Et dans ces lieux-temps de l’amour, ces moments où le désir tourne court revient la déroute, dans l’œil de Vincent, dans les failles, interstices vicieux et malheureux de l’histoire – si peu de déploration pourtant dans la parole du chevalier, seulement cette accumulation de scènes qui disent, interrogent sur ce qu’elles ne disent pas :  « à l’appartement, Manon n’était toujours pas rentrée – elle ne le ferait que le lendemain, en fin d’après-midi. Pour lors, épuisée par la nuit qu’elle avait passée, elle dormait à l’arrière d’un taxi qui longeait la Seine sans faire de bruit. »

         cyclone de l’oeil de Vincent entre réalité et fiction, généalogie des catastrophes qui pourtant semblent signifier autre chose que ce film mémoriel déroulé sous nos yeux /

Je me refais le film, dira Vincent, et d’un film pourtant où s’accumulent les étranges faux raccords, où quelque chose toujours semble manquer à la linéarité de l’histoire (mais ce n’est qu’une illusion) – logique de l’histoire intime pour scénario bancal ; et ce scénario bancal c’est le discours même de Manon – où Manon se place-t-elle sur cette scène du désir qu’elle ne dit pas, à quel seuil se joue-t-elle victime qu’elle ne serait pas, coupable qu’elle ne peut pas être – si Vénus est toute entière à sa proie enchaînée, de cette proie que serait Vincent des Grieux, c’est que Manon déroute sans cesse par les trous même de l’histoire; elle a le charme des fables.

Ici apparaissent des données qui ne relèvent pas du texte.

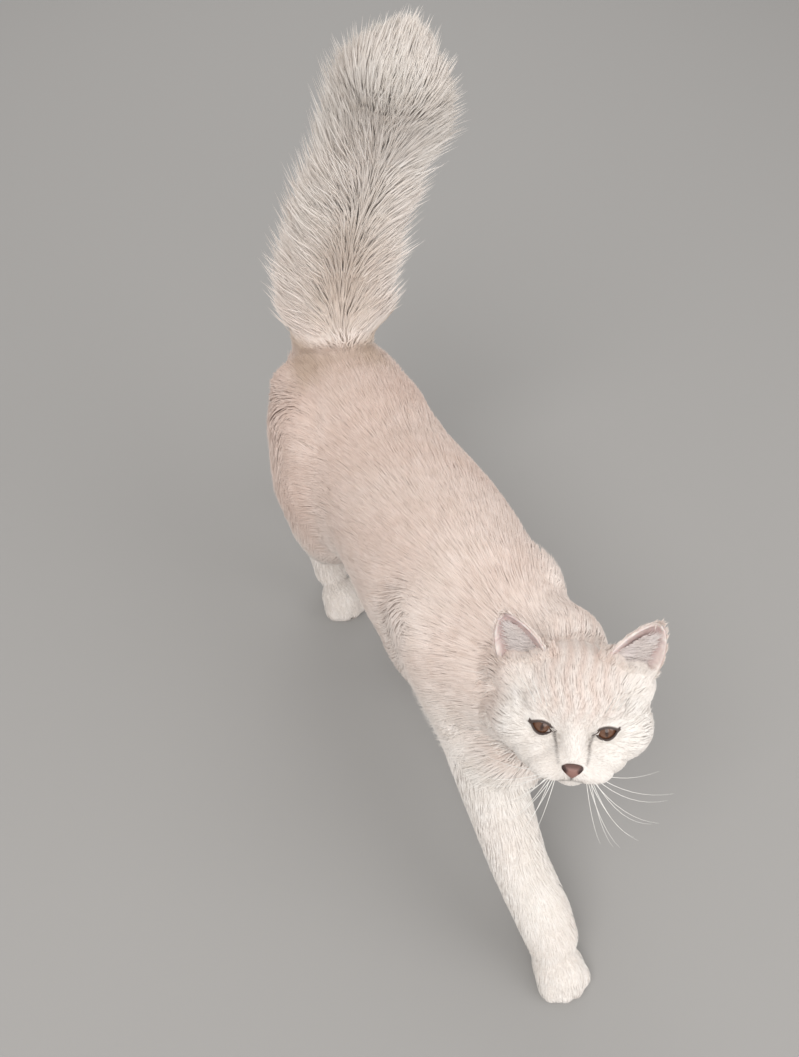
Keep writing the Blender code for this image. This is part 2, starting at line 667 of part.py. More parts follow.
def tail_path(name):
    """The region of one length of tail: a cut across the tail that flares outwards and goes on past the tip."""
    stretch, share, radius = TAIL_CUTS[name]
    centre, direction = along(TAIL, stretch, share)
    rings = [(*centre, radius)]
    for ahead, wider in TAIL_FLARE:
        rings.append((*(centre + direction * ahead), radius + wider))
    clear = TAIL_FLARE[-1][0] + 0.01
    beyond = [s for s in TAIL[stretch + 2 :] if (Vector(s[:3]) - centre).dot(direction) > clear]
    rings.extend((x, y, z, radius + TAIL_FLARE[-1][1]) for x, y, z, _, _ in beyond)
    last = Vector(rings[-1][:3])
    rings.append((*(last + direction * 0.06), radius + TAIL_FLARE[-1][1]))
    return rings


def zone(around, cut):
    """A ball around the node, less what lies beyond its hind cut."""
    centre, radius = around
    bm = bmesh.new()
    ball(bm, at(centre), evenly(radius), 24, 14)
    bmesh.ops.triangulate(bm, faces=bm.faces)
    return boolean(new_object("region", bm), "DIFFERENCE", tube_region([*cut, FAR_END]))


def floor_cutter():
    bm = bmesh.new()
    bmesh.ops.create_cube(bm, size=1, matrix=at(Vector((0, 0, -0.05))) @ Matrix.Diagonal((2, 2, 0.1, 1)))
    return new_object("floor_cutter", bm)


def part_body(whole):
    """The thin cuts: each node is what its region holds, and the rest keeps a gap to it."""
    regions = {name: tube_region(leg_path(name)) for name in LEGS}
    for name in reversed(TAIL_CUTS):
        regions[name] = tube_region(tail_path(name))
    regions["head"] = zone(HEAD_ZONE, HEAD_CUT)
    regions["neck"] = zone(NECK_ZONE, NECK_CUT)
    nodes = {}
    for name, region in regions.items():
        clearance = grown(region, GAP)
        nodes[name] = largest_body(boolean(copy_of(whole, name), "INTERSECT", region))
        boolean(whole, "DIFFERENCE", clearance)
    nodes["torso"] = largest_body(copy_of(whole, "torso"))
    bpy.data.objects.remove(whole)
    return nodes


def surface_of(made):
    bm = bmesh.new()
    bm.from_mesh(made.data)
    tree = BVHTree.FromBMesh(bm)
    bm.free()
    return tree


def grown(made, by):
    """A copy whose surface stands off the first one evenly, all round."""
    bm = bmesh.new()
    bm.from_mesh(made.data)
    bm.normal_update()
    steps = [vert.normal * vert.calc_shell_factor() * by for vert in bm.verts]
    for vert, step in zip(bm.verts, steps):
        vert.co += step
    return new_object("grown", bm)


def ears(core):
    """Both ears, each seated on the skull with the gap that touching pieces keep."""
    nodes = {}
    for side, hand in ((1, "left"), (-1, "right")):
        shell = ear(f"ear_{hand}", side)
        nodes[f"ear_{hand}"] = largest_body(boolean(shell, "DIFFERENCE", grown(core, GAP)))
    return nodes


def face_features(head, nodes):
    """Lids, eyes, nose and mouth line, cut into the head or set on it."""
    surface = surface_of(head)
    for side, hand in ((1, "left"), (-1, "right")):
        boolean(head, "UNION", eyeball("lids", side, LID_THICKNESS))
        boolean(head, "DIFFERENCE", eyeball("socket", side, GAP))
        boolean(head, "DIFFERENCE", eye_opening(side))
        nodes[f"eye_{hand}"] = eyeball(f"eye_{hand}", side)
        boolean(head, "DIFFERENCE", groove("lip_line", mirrored(LIP_LINE, side), surface, MOUTH_DEPTH))
    boolean(head, "DIFFERENCE", groove("philtrum", PHILTRUM, surface, MOUTH_DEPTH))
    boolean(head, "DIFFERENCE", nose_pad("nose_seat", GAP))
    nose = nose_pad("nose")
    for side in (1, -1):
        bm = bmesh.new()
        place = Vector((NOSTRIL_PLACE.x * side, *NOSTRIL_PLACE.yz))
        ball(bm, HEAD @ at(place), NOSTRIL_SIZE, 8, 5)
        boolean(nose, "DIFFERENCE", new_object("nostril", bm))
    nodes["nose"] = nose
    largest_body(head)


def centre_on_floor(nodes):
    """Moves every mesh alike, so that the origin is the middle of the footprint."""
    corners = [v.co for made in nodes.values() for v in made.data.vertices]
    low = Vector(min(c[i] for c in corners) for i in range(3))
    high = Vector(max(c[i] for c in corners) for i in range(3))
    shift = -Vector(((low.x + high.x) / 2, (low.y + high.y) / 2, low.z))
    for made in nodes.values():
        made.data.transform(Matrix.Translation(shift))
    return shift


def main():
    clear_scene()
    whole = body_core()
    boolean(whole, "UNION", head_core())
    nodes = ears(whole)
    join_locks(whole, coat_locks(surface_of(whole)))
    boolean(whole, "DIFFERENCE", floor_cutter())
    nodes.update(part_body(whole))
    face_features(nodes["head"], nodes)
    for name, made in nodes.items():
        made.data.materials.clear()
        made.data.materials.append(finish(FINISH_OF[name]))
    return centre_on_floor(nodes)


SHIFT = main()
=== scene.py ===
"""The cream long-haired cat, dressed: one skin, its coat in solid tufts, ears, eyes, nose and whiskers.

Shapes are worked out in the cat's own design frame, in metres: it walks towards -Y, its left is +X and the
floor is z = 0. Every finished piece is then moved by SHIFT into the frame that the CAD nodes share.
"""

import math

import bmesh
import bpy
import numpy as np
from mathutils import Matrix, Vector
from mathutils.bvhtree import BVHTree
from mathutils.kdtree import KDTree


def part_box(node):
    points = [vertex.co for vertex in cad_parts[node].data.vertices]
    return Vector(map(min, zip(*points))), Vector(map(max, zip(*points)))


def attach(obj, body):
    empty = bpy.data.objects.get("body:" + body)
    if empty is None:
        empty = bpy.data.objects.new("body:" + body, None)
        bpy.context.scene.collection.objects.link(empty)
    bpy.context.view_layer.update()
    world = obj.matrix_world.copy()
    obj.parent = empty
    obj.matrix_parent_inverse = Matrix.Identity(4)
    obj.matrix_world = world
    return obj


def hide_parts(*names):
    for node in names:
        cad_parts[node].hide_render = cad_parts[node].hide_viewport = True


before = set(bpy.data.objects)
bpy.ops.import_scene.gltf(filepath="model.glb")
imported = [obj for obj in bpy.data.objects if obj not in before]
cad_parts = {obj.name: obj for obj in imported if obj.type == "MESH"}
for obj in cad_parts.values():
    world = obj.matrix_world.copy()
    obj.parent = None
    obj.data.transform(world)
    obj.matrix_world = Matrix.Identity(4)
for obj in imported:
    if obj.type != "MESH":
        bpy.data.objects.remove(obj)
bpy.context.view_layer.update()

SEED = 11
FLESH_NODES = (
    "head",
    "neck",
    "torso",
    "tail_base",
    "tail_middle",
    "tail_tip",
    "leg_fore_right",
    "leg_fore_left",
    "leg_hind_right",
    "leg_hind_left",
)

# The skin stands this share of the coat's depth above the flesh, and the tufts make up the rest.
SKIN_SHARE = 0.52

# Stations of the trunk: centre x, y, z, half width, half height, coat depth.
# The hips swing to the cat's right.
TRUNK = (
    (-0.008, 0.178, 0.215, 0.040, 0.024, 0.013),
    (-0.009, 0.152, 0.205, 0.049, 0.036, 0.015),
    (-0.007, 0.112, 0.191, 0.050, 0.048, 0.015),
    (-0.003, 0.055, 0.186, 0.048, 0.049, 0.015),
    (0.000, 0.000, 0.181, 0.054, 0.056, 0.015),
    (0.000, -0.055, 0.178, 0.055, 0.060, 0.015),
    (0.000, -0.105, 0.180, 0.047, 0.055, 0.016),
    (0.000, -0.142, 0.180, 0.034, 0.040, 0.020),
)

# Stations of the neck: centre x, y, z, half width, half height, coat depth.
NECK = (
    (0.000, -0.105, 0.190, 0.044, 0.042, 0.016),
    (0.004, -0.140, 0.186, 0.040, 0.040, 0.015),
    (0.010, -0.170, 0.184, 0.036, 0.037, 0.014),
    (0.014, -0.198, 0.194, 0.030, 0.030, 0.010),
)
THROAT, THROAT_SIZE = Vector((0.012, -0.203, 0.188)), Vector((0.030, 0.022, 0.027))

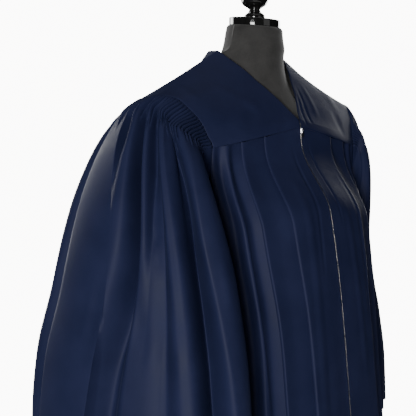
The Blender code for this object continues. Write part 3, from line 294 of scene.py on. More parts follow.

Comment dire le texte sans le trahir ? Sans retirer la jouissance de la découverte et des retournements au lecteur ? Le plaisir des réponses qui questionnent de plus belle

L’histoire, c’est ce fil que l’on remonte doucement, à mesure que Vincent délivre des souvenirs, rejoue cette temporalité autre, car la temporalité première c’est bien celle de l’attente interminable dans ce bouchon, nœud des corps, suspendus au discours du trafic, à cette parole égrainée et à la possibilité du drame. Roman de l’images, images de la fiction : ce qui happe.